Electro-mobility: emission-free on the move
 
Where renewable energies such as wind power are used, a car that is exclusively powered by electricity will be emissionfree even today
 
Electric engines will be the defining face of future mobility. This will be the only way of achieving Germany’s and Europe’s climate protection goals in the field of traffic and transportation. An electric car itself does not produce emissions; generating the electricity it needs, however, does. For example, due to the high proportion of nuclear energy and the rapidly growing amount of renewable energies in today’s E.ON electricity mix, an electric car with a consumption of 15 kilowatt hours per 100 kilometers will only generate 75 grams of CO2 per kilometer. This places the vehicle substantially below the limit of 120 grams per kilometer for a car manufacturer’s fleet consumption that will be prescribed by the EU from 2012. Whererenewable energies such as wind power are used, a car that is exclusively powered by electricity will be emission-free even today.
 
Many countries want to take additional steps to support the breakthrough of electro- mobility.

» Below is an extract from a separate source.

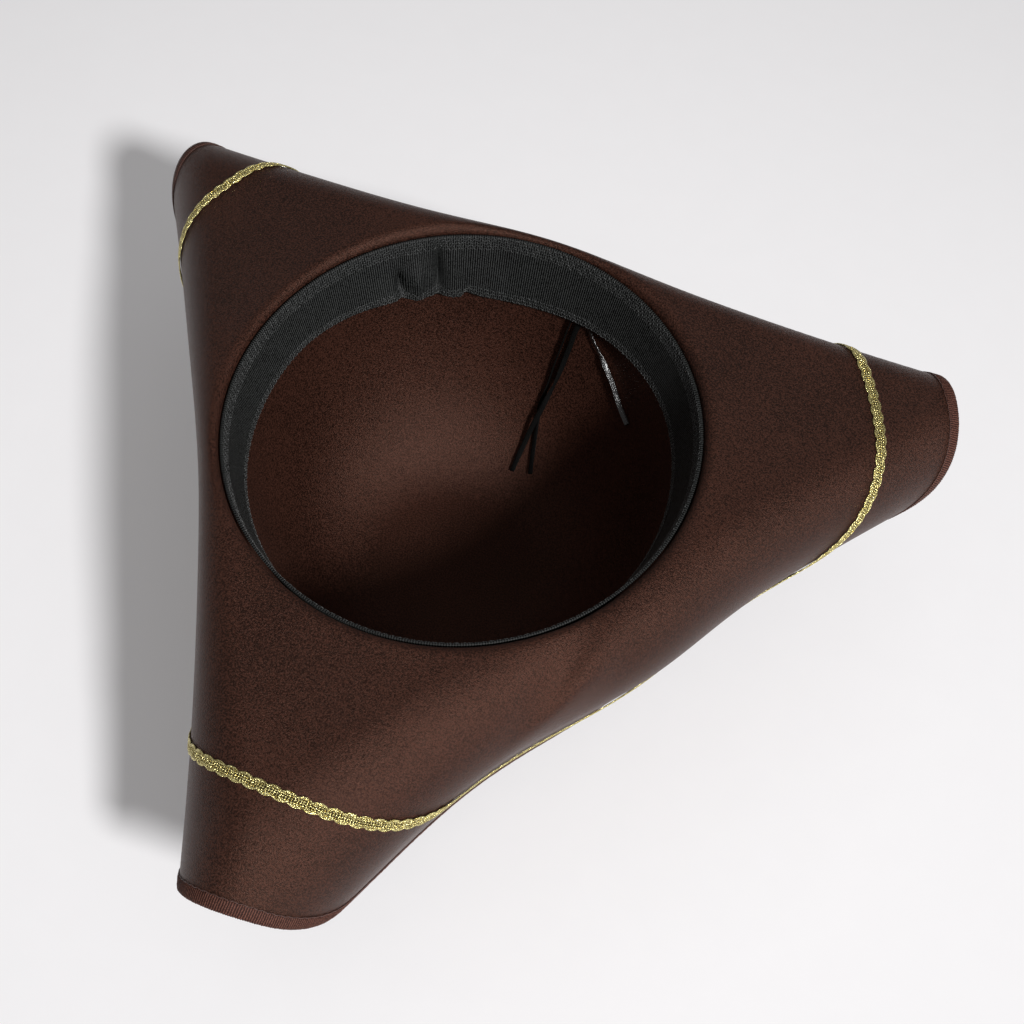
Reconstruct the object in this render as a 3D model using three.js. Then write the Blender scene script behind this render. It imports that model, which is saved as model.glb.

In London, for example, electric cars are exempt from the congestion charge due to their positive environmental characteristics.
 
 
The decisive benefit of electro-mobility is its independence from individual energy sources. While combustion engines will always require gasoline or natural gas as fuel, electric cars can benefit from the current shift in power generation toward renewable energies and low-emission technologies – without requiring any modifications to the technology inside the vehicle. Regardless of the energy source, the additional power demand from electric mobility is manageable: The German federal government expects there to be about one million electrically powered cars by 2020. These vehicles would increase the current annual power consumption of approximately 600 billion kilowatt hours by less than half a percent.
 
Even a total of about 10 million electric cars in Germany – which would make one in four cars electric – would increase electricity demand by just three to five percent, a demand which could be met without the need to build one single additional power plant. However, one thing is necessary, indeed decisive: Vehicle charging needs to be intelligently managed so that it happens outside of times when electricity demand is high.
 
Electric cars can act as a decentralized energy store
Electric cars will make a significant contribution to the use and development of renewable energies: Together, the batteries of many electric cars form a large, decentralized electricity repository which can provide a buffer for weather-related fluctuations in energy production from renewable energy sources. An intelligent interface is necessary to connect them to the electrical grid.
 
It is not even beyond the bounds of possibility for electric vehicles – those parked in an office complex’s underground garage during the day, for example – to feed electricity back into the electric grid. If only half of the million electric cars expected to be in use in 2020 were connected to the grid and provided it with a mere 20 percent of their battery capacity, the feed-in of electricity into the network would be equivalent to the output of two pumpedstorage power plants. Such potential developments mean that electric cars can make a key contribution toward the use of renewable energy sources.